From the first line of the data below, repeat each line exactly until you reach the line with "return paint.fine_finish(0.36, 0.18, 0.5, 0.00018)"; include that line too.
⁂
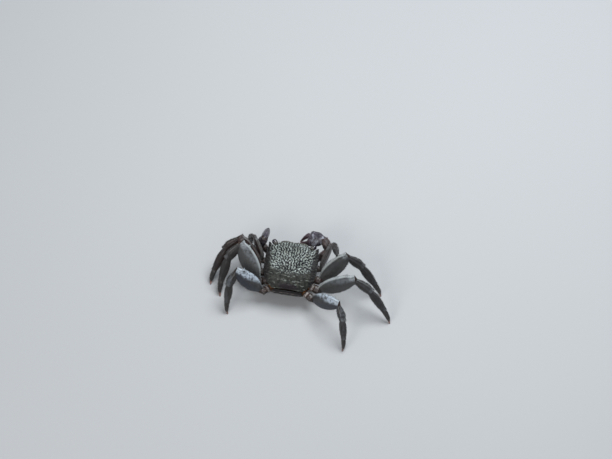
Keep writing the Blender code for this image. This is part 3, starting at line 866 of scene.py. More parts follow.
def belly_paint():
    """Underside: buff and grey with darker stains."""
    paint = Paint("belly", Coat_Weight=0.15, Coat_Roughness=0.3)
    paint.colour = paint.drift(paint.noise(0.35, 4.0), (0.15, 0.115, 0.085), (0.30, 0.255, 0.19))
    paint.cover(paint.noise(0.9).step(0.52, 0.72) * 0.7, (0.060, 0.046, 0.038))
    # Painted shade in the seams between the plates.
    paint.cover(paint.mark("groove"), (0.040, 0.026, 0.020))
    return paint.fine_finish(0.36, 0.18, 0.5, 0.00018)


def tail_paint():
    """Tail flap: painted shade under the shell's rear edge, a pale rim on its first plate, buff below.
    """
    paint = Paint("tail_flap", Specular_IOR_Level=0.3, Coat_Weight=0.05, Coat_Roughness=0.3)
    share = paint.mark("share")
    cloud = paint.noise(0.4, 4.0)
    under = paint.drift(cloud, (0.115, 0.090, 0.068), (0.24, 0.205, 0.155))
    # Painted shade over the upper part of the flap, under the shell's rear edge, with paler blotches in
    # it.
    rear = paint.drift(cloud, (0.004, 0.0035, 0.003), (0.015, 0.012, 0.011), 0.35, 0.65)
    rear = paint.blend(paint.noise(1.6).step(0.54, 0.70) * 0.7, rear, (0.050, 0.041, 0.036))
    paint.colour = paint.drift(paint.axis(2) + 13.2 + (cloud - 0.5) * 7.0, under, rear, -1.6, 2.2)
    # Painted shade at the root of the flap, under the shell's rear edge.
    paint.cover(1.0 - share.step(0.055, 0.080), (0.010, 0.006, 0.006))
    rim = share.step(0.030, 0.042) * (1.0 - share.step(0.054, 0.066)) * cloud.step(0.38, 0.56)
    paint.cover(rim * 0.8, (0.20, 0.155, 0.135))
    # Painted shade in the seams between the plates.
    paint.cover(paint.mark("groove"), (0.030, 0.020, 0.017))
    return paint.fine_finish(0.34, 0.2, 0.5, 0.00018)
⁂
EXERCISE RESULT:
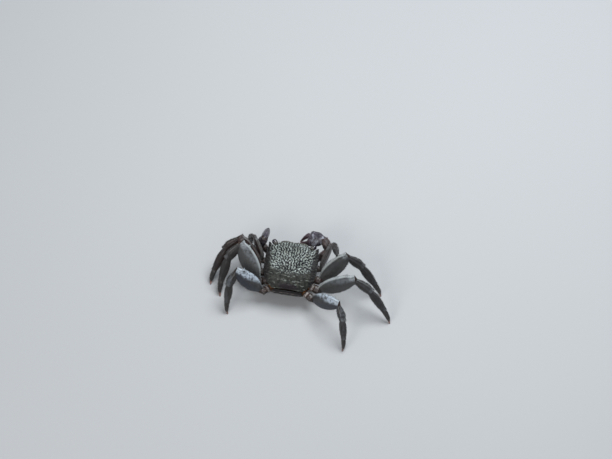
Keep writing the Blender code for this image. This is part 3, starting at line 866 of scene.py. More parts follow.
def belly_paint():
    """Underside: buff and grey with darker stains."""
    paint = Paint("belly", Coat_Weight=0.15, Coat_Roughness=0.3)
    paint.colour = paint.drift(paint.noise(0.35, 4.0), (0.15, 0.115, 0.085), (0.30, 0.255, 0.19))
    paint.cover(paint.noise(0.9).step(0.52, 0.72) * 0.7, (0.060, 0.046, 0.038))
    # Painted shade in the seams between the plates.
    paint.cover(paint.mark("groove"), (0.040, 0.026, 0.020))
    return paint.fine_finish(0.36, 0.18, 0.5, 0.00018)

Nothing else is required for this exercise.